* _Aim_
Every line must be returned precisely as it is written.

##########

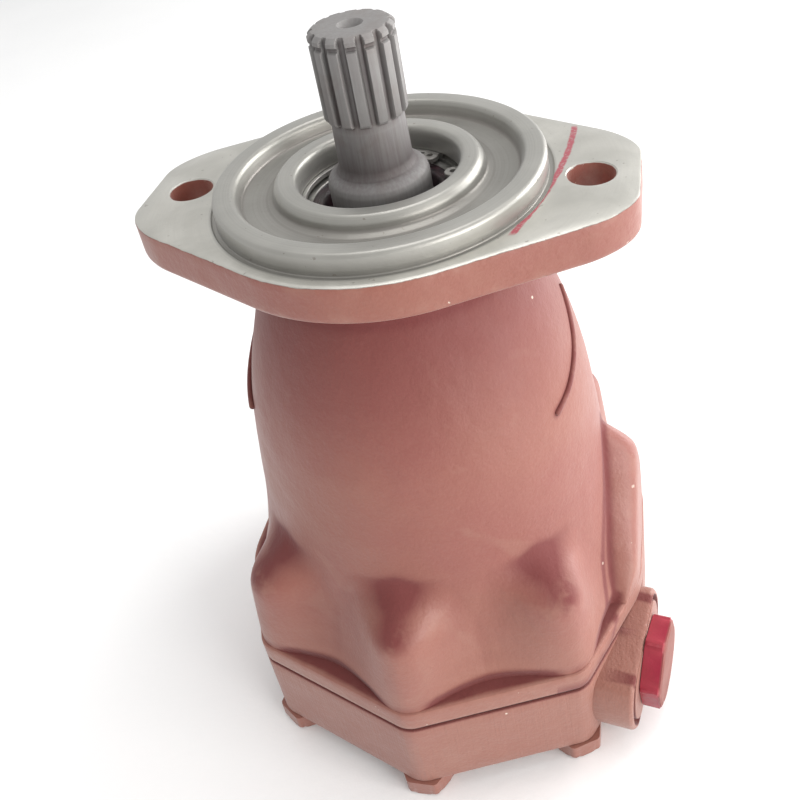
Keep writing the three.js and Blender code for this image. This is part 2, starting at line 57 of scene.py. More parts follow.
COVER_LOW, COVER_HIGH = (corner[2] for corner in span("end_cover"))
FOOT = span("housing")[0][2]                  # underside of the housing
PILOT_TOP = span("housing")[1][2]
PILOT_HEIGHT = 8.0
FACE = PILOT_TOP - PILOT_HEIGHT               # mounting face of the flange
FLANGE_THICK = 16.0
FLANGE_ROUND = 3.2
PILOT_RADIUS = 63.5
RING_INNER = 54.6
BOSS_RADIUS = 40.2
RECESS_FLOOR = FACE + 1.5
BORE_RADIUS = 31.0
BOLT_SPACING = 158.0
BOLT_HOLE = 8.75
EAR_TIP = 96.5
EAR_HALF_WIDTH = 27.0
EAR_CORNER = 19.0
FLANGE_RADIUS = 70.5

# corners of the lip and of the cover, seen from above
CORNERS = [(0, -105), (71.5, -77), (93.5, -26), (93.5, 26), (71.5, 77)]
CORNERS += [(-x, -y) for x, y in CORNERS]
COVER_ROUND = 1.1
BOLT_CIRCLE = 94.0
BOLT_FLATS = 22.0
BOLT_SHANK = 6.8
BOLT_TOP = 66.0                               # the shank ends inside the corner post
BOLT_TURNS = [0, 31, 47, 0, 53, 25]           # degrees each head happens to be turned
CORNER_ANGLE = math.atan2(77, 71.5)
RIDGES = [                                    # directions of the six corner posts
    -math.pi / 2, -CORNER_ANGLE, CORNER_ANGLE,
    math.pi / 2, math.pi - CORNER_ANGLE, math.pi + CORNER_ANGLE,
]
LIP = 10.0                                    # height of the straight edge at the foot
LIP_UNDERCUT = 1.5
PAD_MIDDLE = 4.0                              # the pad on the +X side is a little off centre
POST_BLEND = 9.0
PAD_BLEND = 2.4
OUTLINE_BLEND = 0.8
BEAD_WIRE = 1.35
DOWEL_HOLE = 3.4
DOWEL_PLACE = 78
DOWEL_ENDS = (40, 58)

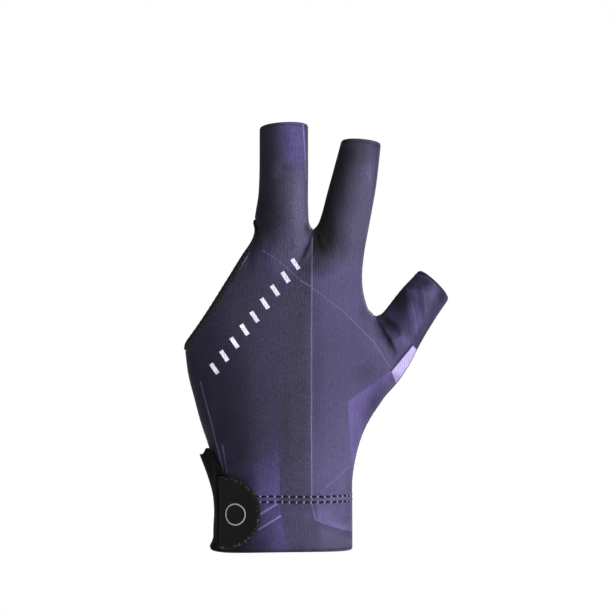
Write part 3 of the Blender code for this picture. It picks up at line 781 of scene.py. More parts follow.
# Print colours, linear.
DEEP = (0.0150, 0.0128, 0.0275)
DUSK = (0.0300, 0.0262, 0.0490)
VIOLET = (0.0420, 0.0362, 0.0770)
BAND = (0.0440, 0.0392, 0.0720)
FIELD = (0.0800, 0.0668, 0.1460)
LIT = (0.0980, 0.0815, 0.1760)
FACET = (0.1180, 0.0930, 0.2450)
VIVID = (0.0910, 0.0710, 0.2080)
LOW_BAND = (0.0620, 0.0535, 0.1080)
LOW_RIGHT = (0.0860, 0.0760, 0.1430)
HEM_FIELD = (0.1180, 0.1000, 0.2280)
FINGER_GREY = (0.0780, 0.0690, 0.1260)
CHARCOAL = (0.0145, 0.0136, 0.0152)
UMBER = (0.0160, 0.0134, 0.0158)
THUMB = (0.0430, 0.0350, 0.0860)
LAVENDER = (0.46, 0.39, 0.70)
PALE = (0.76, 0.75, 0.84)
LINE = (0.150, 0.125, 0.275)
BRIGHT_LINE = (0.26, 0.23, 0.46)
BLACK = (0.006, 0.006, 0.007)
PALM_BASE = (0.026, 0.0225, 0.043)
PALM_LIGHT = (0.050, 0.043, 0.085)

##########

* _Solved problem_
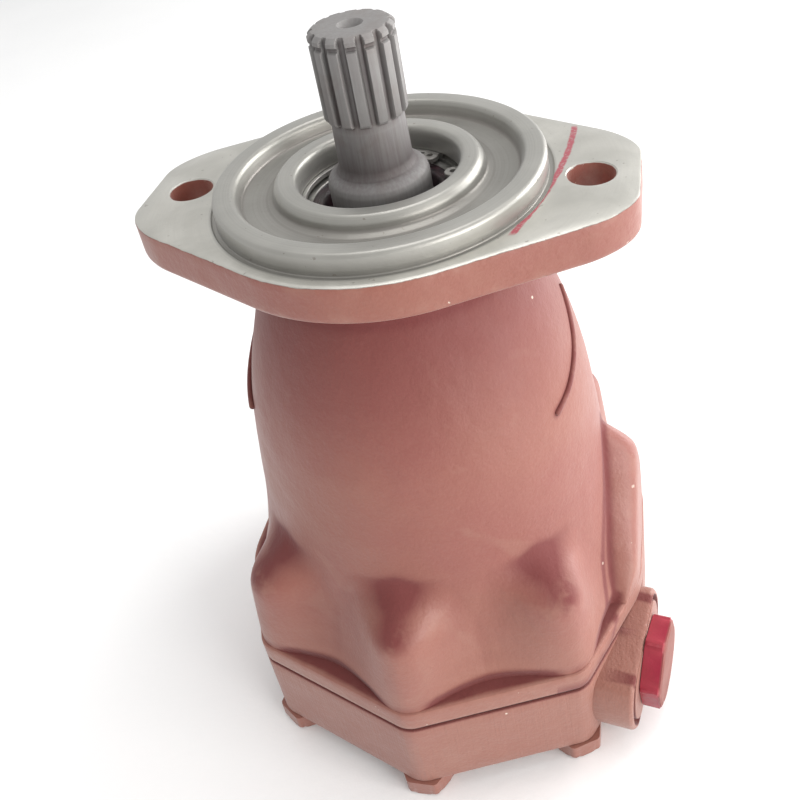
Keep writing the three.js and Blender code for this image. This is part 2, starting at line 57 of scene.py. More parts follow.
COVER_LOW, COVER_HIGH = (corner[2] for corner in span("end_cover"))
FOOT = span("housing")[0][2]                  # underside of the housing
PILOT_TOP = span("housing")[1][2]
PILOT_HEIGHT = 8.0
FACE = PILOT_TOP - PILOT_HEIGHT               # mounting face of the flange
FLANGE_THICK = 16.0
FLANGE_ROUND = 3.2
PILOT_RADIUS = 63.5
RING_INNER = 54.6
BOSS_RADIUS = 40.2
RECESS_FLOOR = FACE + 1.5
BORE_RADIUS = 31.0
BOLT_SPACING = 158.0
BOLT_HOLE = 8.75
EAR_TIP = 96.5
EAR_HALF_WIDTH = 27.0
EAR_CORNER = 19.0
FLANGE_RADIUS = 70.5

# corners of the lip and of the cover, seen from above
CORNERS = [(0, -105), (71.5, -77), (93.5, -26), (93.5, 26), (71.5, 77)]
CORNERS += [(-x, -y) for x, y in CORNERS]
COVER_ROUND = 1.1
BOLT_CIRCLE = 94.0
BOLT_FLATS = 22.0
BOLT_SHANK = 6.8
BOLT_TOP = 66.0                               # the shank ends inside the corner post
BOLT_TURNS = [0, 31, 47, 0, 53, 25]           # degrees each head happens to be turned
CORNER_ANGLE = math.atan2(77, 71.5)
RIDGES = [                                    # directions of the six corner posts
    -math.pi / 2, -CORNER_ANGLE, CORNER_ANGLE,
    math.pi / 2, math.pi - CORNER_ANGLE, math.pi + CORNER_ANGLE,
]
LIP = 10.0                                    # height of the straight edge at the foot
LIP_UNDERCUT = 1.5
PAD_MIDDLE = 4.0                              # the pad on the +X side is a little off centre
POST_BLEND = 9.0
PAD_BLEND = 2.4
OUTLINE_BLEND = 0.8
BEAD_WIRE = 1.35
DOWEL_HOLE = 3.4
DOWEL_PLACE = 78
DOWEL_ENDS = (40, 58)

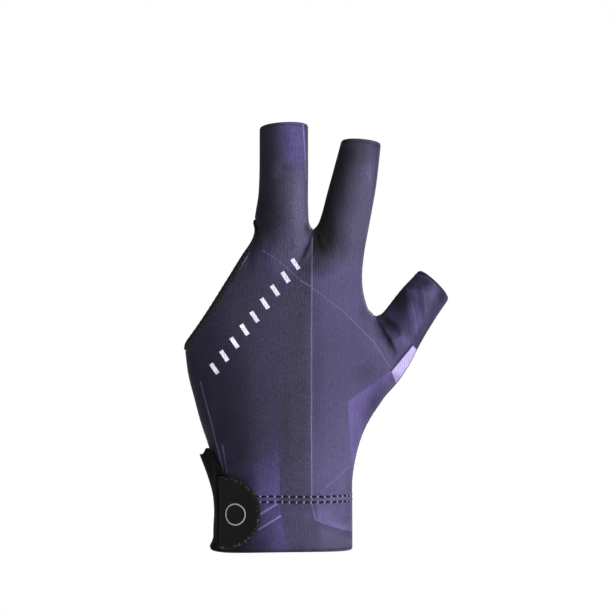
Write part 3 of the Blender code for this picture. It picks up at line 781 of scene.py. More parts follow.
# Print colours, linear.
DEEP = (0.0150, 0.0128, 0.0275)
DUSK = (0.0300, 0.0262, 0.0490)
VIOLET = (0.0420, 0.0362, 0.0770)
BAND = (0.0440, 0.0392, 0.0720)
FIELD = (0.0800, 0.0668, 0.1460)
LIT = (0.0980, 0.0815, 0.1760)
FACET = (0.1180, 0.0930, 0.2450)
VIVID = (0.0910, 0.0710, 0.2080)
LOW_BAND = (0.0620, 0.0535, 0.1080)
LOW_RIGHT = (0.0860, 0.0760, 0.1430)
HEM_FIELD = (0.1180, 0.1000, 0.2280)
FINGER_GREY = (0.0780, 0.0690, 0.1260)
CHARCOAL = (0.0145, 0.0136, 0.0152)
UMBER = (0.0160, 0.0134, 0.0158)
THUMB = (0.0430, 0.0350, 0.0860)
LAVENDER = (0.46, 0.39, 0.70)
PALE = (0.76, 0.75, 0.84)
LINE = (0.150, 0.125, 0.275)
BRIGHT_LINE = (0.26, 0.23, 0.46)
BLACK = (0.006, 0.006, 0.007)
PALM_BASE = (0.026, 0.0225, 0.043)
PALM_LIGHT = (0.050, 0.043, 0.085)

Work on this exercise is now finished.